*Directions for this task*.
Please give back word for word the lines below, from the first one through the one with "return outline +".

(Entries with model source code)
==========

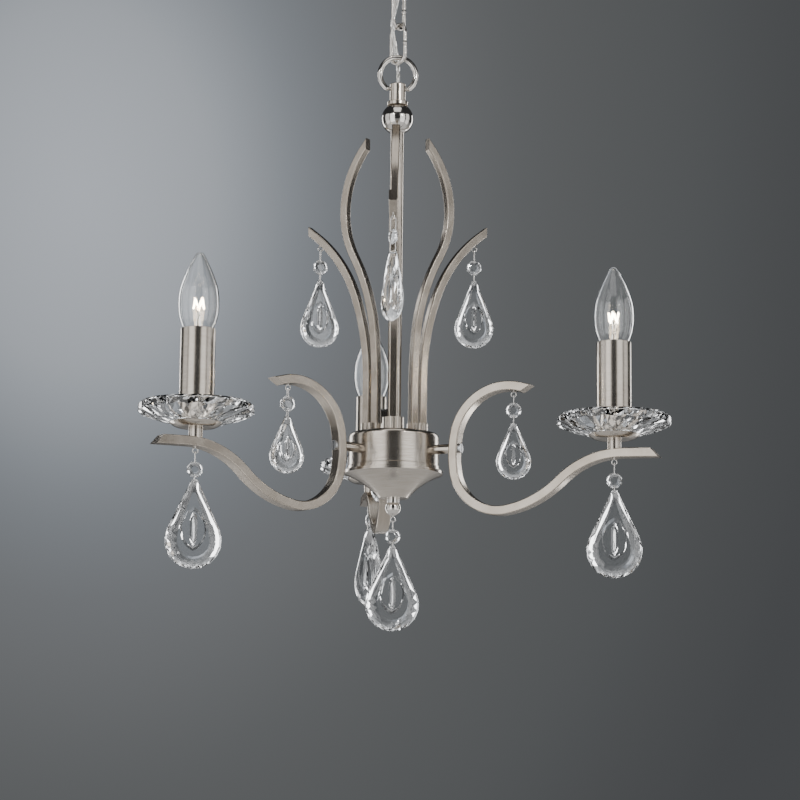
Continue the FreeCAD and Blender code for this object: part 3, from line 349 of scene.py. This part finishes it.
def rounded(points, steps):
    """More points along a line, curved smoothly through those given."""
    result = []
    for k in range(len(points) - 1):
        a = points[max(k - 1, 0)]
        b = points[k]
        c = points[k + 1]
        d = points[min(k + 2, len(points) - 1)]
        for n in range(steps):
            t = n / steps
            result.append(0.5 * (2 * b + (c - a) * t + (2 * a - 5 * b + 4 * c - d) * t * t
                                 + (3 * b - a - 3 * c + d) * t ** 3))
    return result + [points[-1]]


def oblong(half_width, low, high, corner, count=6):
    """A closed oblong with round corners in the XZ plane."""
    points = []
    for x, z, start in ((half_width - corner, high - corner, 0.0), (corner - half_width, high - corner, 90.0),
                        (corner - half_width, low + corner, 180.0),
                        (half_width - corner, low + corner, 270.0)):
        for k in range(count + 1):
            a = math.radians(start + 90.0 * k / count)
            points.append(Vector((x + corner * math.cos(a), 0.0, z + corner * math.sin(a))))
    return points


# ---------------------------------------------------------------- cut glass
def teardrop(length, width, count):
    """Outline of a pear drop hanging down from z = 0, as (across, height)."""
    radius = width / 2
    centre = radius - length
    lift = math.asin((radius - 2.2) / (length - radius))
    outline = [(2.2, 0.0)]
    for k in range(3):
        share = (k + 1) / 4.0
        outline.append((2.2 + (radius * math.cos(lift) - 2.2) * share,
                        (centre + radius * math.sin(lift)) * share))
    for k in range(count + 1):
        a = lift - (math.pi + 2 * lift) * k / count
        outline.append((radius * math.cos(a), centre + radius * math.sin(a)))
    return outline + [(-x, z) for x, z in reversed(outline[:4])], centre


def shrunk(outline, centre, across, above, below):
    return [(x * across, centre + (z - centre) * (above if z > centre else below)) for x, z in outline]


def halfway(outline):
    """The points between an outline's points, for a row of facets staggered against its neighbours."""
    return [((a[0] + b[0]) / 2, (a[1] + b[1]) / 2) for a, b in zip(outline, outline[1:] + outline[:1])]


def almond(length, half_width, middle, face, depth, floor):
    """A pointed cutter for one face, at its place along X; floor is its bottom's share of the width."""
    points = []
    side = 1.0 if face > 0 else -1.0
    for k in range(13):
        share = k / 6.0 - 1.0
        across = half_width * (1.0 - share * share) ** 0.7
        for sign in (-1.0, 1.0):
            points.append((face + side * 0.6, sign * across, middle + share * length / 2))
            points.append((face - side * depth, sign * across * floor, middle + share * length * 0.4))
    return hull(points, "almond", CRYSTAL)


def cross_drill(z, reach):
    drill = lathe([(0.0, -reach), (HOLE_R, -reach), (HOLE_R, reach), (0.0, reach)], "drill", CRYSTAL,
                  steps=12)
    drill.transform(Matrix.Translation((0, 0, z * MM)) @ Matrix.Rotation(math.pi / 2, 4, "Y"))
    return drill


def pear_mesh(length, width, thickness):
    """A flat pear with four rows of facets round a table that carries an almond cut on each face."""
    outline, centre = teardrop(length, width, 12)
    rows = (
        (outline, 0.8),
        (shrunk(outline, centre, 0.92, 0.965, 0.93), thickness * 0.27),
        (shrunk(halfway(outline), centre, 0.76, 0.88, 0.78), thickness * 0.415),
        (shrunk(outline, centre, 0.58, 0.78, 0.60), thickness * 0.5),
    )
    points = []
    for ring, depth in rows:
        points += [(side * depth, y, z) for y, z in ring for side in (-1.0, 1.0)]
    body = hull(points, "pear", CRYSTAL)
    middle = -0.56 * length
    cutters = [cross_drill(-PEAR_HOLE, thickness)]
    for side in (-1.0, 1.0):
        face = side * thickness / 2
        cutters.append(almond(0.52 * length, 0.24 * width, middle, face, 0.07 * thickness, 0.86))
        cutters.append(almond(0.42 * length, 0.115 * width, middle, face, 0.2 * thickness, 0.0))
    return carved(body, cutters)


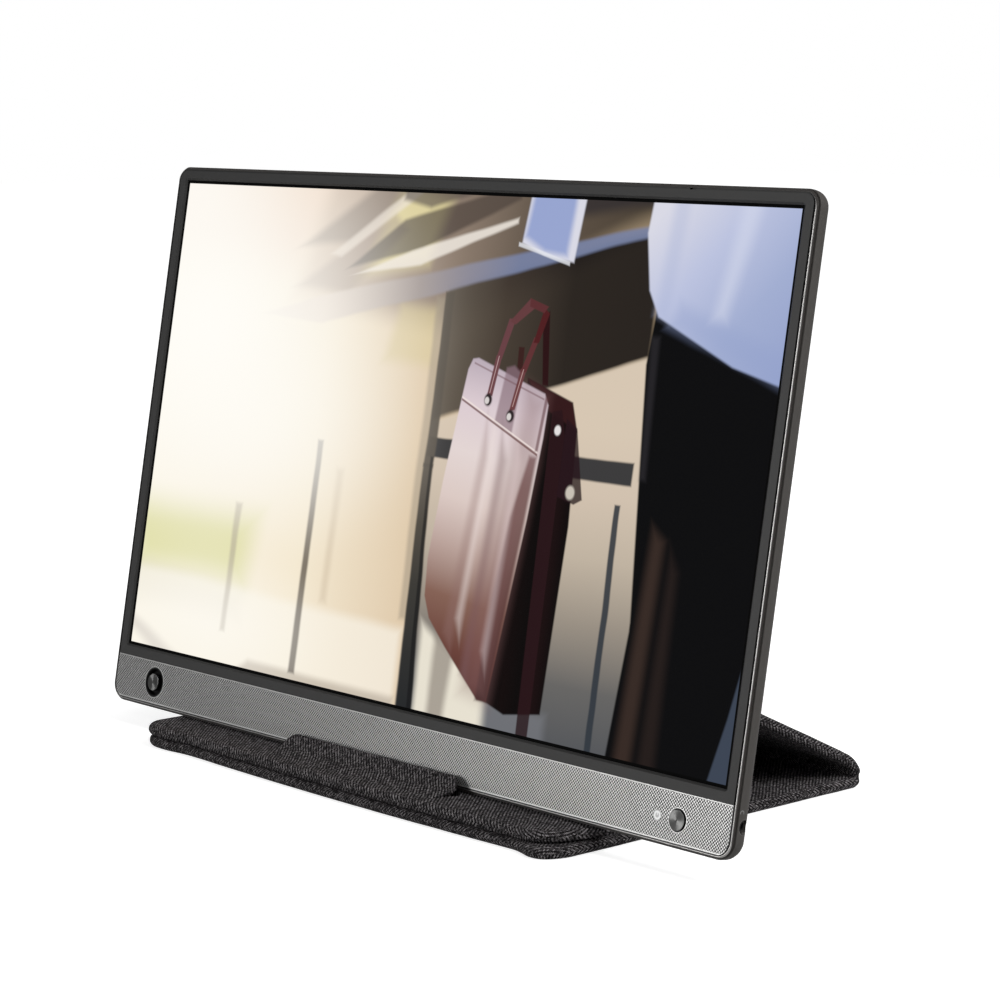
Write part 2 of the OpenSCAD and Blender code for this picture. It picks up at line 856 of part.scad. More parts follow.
// Ring that tips up and down on two pins along the screen's width
module stick_gimbal() {
    color("#8d8f92") at_stick() translate([0, 0, pivot_z]) difference() {
        union() {
            cylinder(r = gimbal_r, h = 1.2, center = true);
            rotate([0, 90, 0]) cylinder(r = pin_r, h = 7.2, center = true);
        }
        cylinder(r = ball_r + 0.25, h = 3, center = true);
        rotate([90, 0, 0]) cylinder(r = pin_r + pin_fit, h = 8, center = true);
    }
}

// Ball that tips left and right in the ring, bored for the stem
module stick_rocker() {
    color("#c4c7ca") at_stick() translate([0, 0, pivot_z]) difference() {
        union() {
            sphere(r = ball_r);
            rotate([90, 0, 0]) cylinder(r = pin_r, h = 5, center = true);
        }
        cylinder(r = stem_r + pin_fit, h = 5, center = true);
    }
}

module stick_cap() {
    color("#c9c9ca") at_stick() rotate_extrude() polygon([
        [0, -4.6], [stem_r, -4.6], [stem_r, 0.1], [cap_r, 0.1], [cap_r, bezel_proud + 0.3],
        [cap_r - 0.3, bezel_proud + 0.6], [0, bezel_proud + 0.5]
    ]);
}

base_outer_skin();
base_inner_skin();
base_board();
riser_outer_skin();
riser_inner_skin();
riser_board();
back_outer_skin();
back_inner_skin();
back_board();
cover_magnets();
lip_outer_skin();
lip_inner_skin();
lip_board();
stopper_root();
stopper_tip();
rear_shell();
middle_frame();
trim_ring();
front_bezel();
chin_plate();
lcd_glass();
light_guide();
reflector_tray();
backlight_strip();
timing_board();
panel_flex();
panel_cable();
main_board();
shield_can();
usb_c_socket();
hdmi_socket();
board_screws();
speaker_left();
speaker_right();
rear_magnets();
side_board();
audio_jack();
jack_ring();
power_switch();
power_button();
status_light();
stick_board();
stick_switch();
stick_well();
stick_gimbal();
stick_rocker();
stick_cap();
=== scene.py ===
import math

import bmesh
import bpy
from mathutils import Matrix, Vector, noise


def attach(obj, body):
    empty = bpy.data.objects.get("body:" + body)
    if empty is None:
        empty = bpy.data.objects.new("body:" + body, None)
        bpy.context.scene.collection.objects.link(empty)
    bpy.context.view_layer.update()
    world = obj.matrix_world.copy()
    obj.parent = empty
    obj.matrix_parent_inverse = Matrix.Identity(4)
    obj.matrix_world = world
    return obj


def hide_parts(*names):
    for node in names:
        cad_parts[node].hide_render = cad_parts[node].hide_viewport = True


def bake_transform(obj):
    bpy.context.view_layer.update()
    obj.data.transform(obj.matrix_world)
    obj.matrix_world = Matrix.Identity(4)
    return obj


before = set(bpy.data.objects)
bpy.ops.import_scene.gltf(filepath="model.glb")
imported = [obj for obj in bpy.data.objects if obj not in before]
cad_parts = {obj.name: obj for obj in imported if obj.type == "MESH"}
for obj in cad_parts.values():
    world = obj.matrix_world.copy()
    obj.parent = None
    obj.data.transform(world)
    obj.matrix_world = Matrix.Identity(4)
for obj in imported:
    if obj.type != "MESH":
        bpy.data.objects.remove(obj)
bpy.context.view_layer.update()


# ---- Base panel ----
# The part of the cover that lies flat on the table: two layers of coarse twill over thin foam and a
# stiff board. The edge is bound with the same cloth, cut across, so its ribs lean the other way.

panel_thick = 0.0044
panel_half = panel_thick / 2
cover_half = 0.1235
cover_mid = -0.0107
cover_front = -0.08125
base_corners = (0.0115, 0.013)
rear_fold_c = (0.07455, 0.0067)
rear_tail = 0.012
# how finely the soft skins are divided, and where the binding and the inner face are cut from the cloth
band_lines = 6
coarse_step, fine_step, round_reach = 0.004, 0.001, 0.022
strip_length, binding_width = 0.41, 0.37
slack_depth = 0.0002
stitch_half, stitch_depth = 0.0006, 0.00014


def walk(start, heading, steps, spacing=coarse_step, tight=0.0):
    """Points along a folded strip seen from the side: (distance, back, up, heading in radians). The
    last stretch, tight long, gets points a millimetre apart for its round corners."""
    y, z = start
    angle = math.radians(heading)
    run = 0.0
    found = [(run, y, z, angle)]
    if tight:
        steps = [("flat", steps[0][1] - tight), ("fine", tight)]
    for kind, size, *turn in steps:
        if kind != "bend":
            count = max(1, round(size / (spacing if kind == "flat" else fine_step)))
            for _ in range(count):
                y += math.cos(angle) * size / count
                z += math.sin(angle) * size / count
                run += size / count
                found.append((run, y, z, angle))
            continue
        swing = math.radians(turn[0])
        side = math.copysign(1, swing)
        cy, cz = y - side * size * math.sin(angle), z + side * size * math.cos(angle)
        count = max(8, math.ceil(abs(turn[0]) / 4))
        first = angle
        for i in range(1, count + 1):
            angle = first + swing * i / count
            y, z = cy + side * size * math.sin(angle), cz - side * size * math.cos(angle)
            run += size * abs(swing) / count
            found.append((run, y, z, angle))
    return found


def at_distance(points, s):
    """Place and heading of the strip at distance s."""
    for a, b in zip(points, points[1:]):
        if s <= b[0] + 1e-9:
            t = (s - a[0]) / (b[0] - a[0])
            return tuple(p + (q - p) * t for p, q in zip(a[1:], b[1:]))
    return points[-1][1:]


def smooth(value, low, high):
    """0 below low, 1 above high and an even curve between."""
    t = max(0.0, min(1.0, (value - low) / (high - low)))
    return t * t * (3 - 2 * t)


def front_bow(x):
    """How far the soft front edge stands forward of a straight line: most in the middle, with the
    corners drawn out again."""
    swell = 0.00095 - 0.23 * (x - 0.008) ** 2
    return swell + 0.0052 * smooth(x, 0.09, 0.11) + 0.0023 * smooth(-x, 0.1, 0.12)


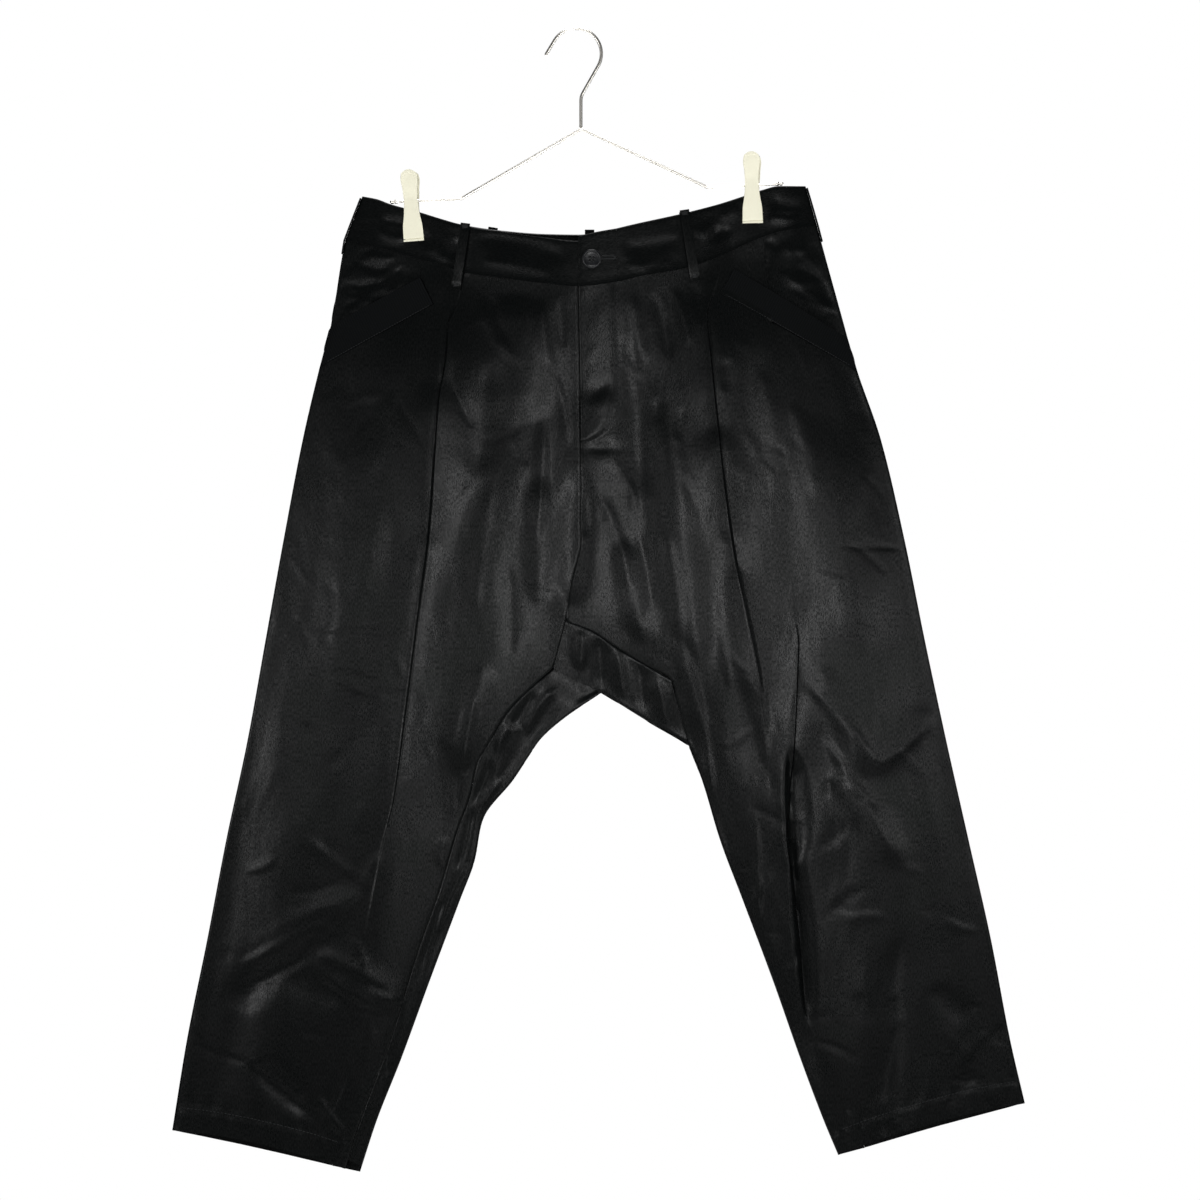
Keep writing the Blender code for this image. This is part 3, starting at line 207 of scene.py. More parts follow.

==========

*Exercise result*.
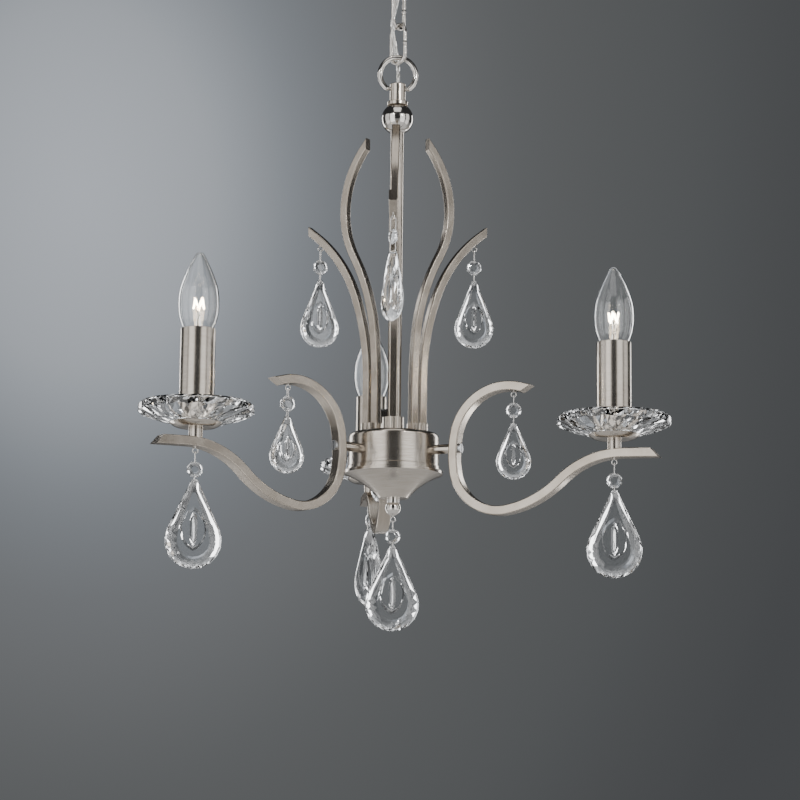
Continue the FreeCAD and Blender code for this object: part 3, from line 349 of scene.py. This part finishes it.
def rounded(points, steps):
    """More points along a line, curved smoothly through those given."""
    result = []
    for k in range(len(points) - 1):
        a = points[max(k - 1, 0)]
        b = points[k]
        c = points[k + 1]
        d = points[min(k + 2, len(points) - 1)]
        for n in range(steps):
            t = n / steps
            result.append(0.5 * (2 * b + (c - a) * t + (2 * a - 5 * b + 4 * c - d) * t * t
                                 + (3 * b - a - 3 * c + d) * t ** 3))
    return result + [points[-1]]


def oblong(half_width, low, high, corner, count=6):
    """A closed oblong with round corners in the XZ plane."""
    points = []
    for x, z, start in ((half_width - corner, high - corner, 0.0), (corner - half_width, high - corner, 90.0),
                        (corner - half_width, low + corner, 180.0),
                        (half_width - corner, low + corner, 270.0)):
        for k in range(count + 1):
            a = math.radians(start + 90.0 * k / count)
            points.append(Vector((x + corner * math.cos(a), 0.0, z + corner * math.sin(a))))
    return points


# ---------------------------------------------------------------- cut glass
def teardrop(length, width, count):
    """Outline of a pear drop hanging down from z = 0, as (across, height)."""
    radius = width / 2
    centre = radius - length
    lift = math.asin((radius - 2.2) / (length - radius))
    outline = [(2.2, 0.0)]
    for k in range(3):
        share = (k + 1) / 4.0
        outline.append((2.2 + (radius * math.cos(lift) - 2.2) * share,
                        (centre + radius * math.sin(lift)) * share))
    for k in range(count + 1):
        a = lift - (math.pi + 2 * lift) * k / count
        outline.append((radius * math.cos(a), centre + radius * math.sin(a)))
    return outline + [(-x, z) for x, z in reversed(outline[:4])], centre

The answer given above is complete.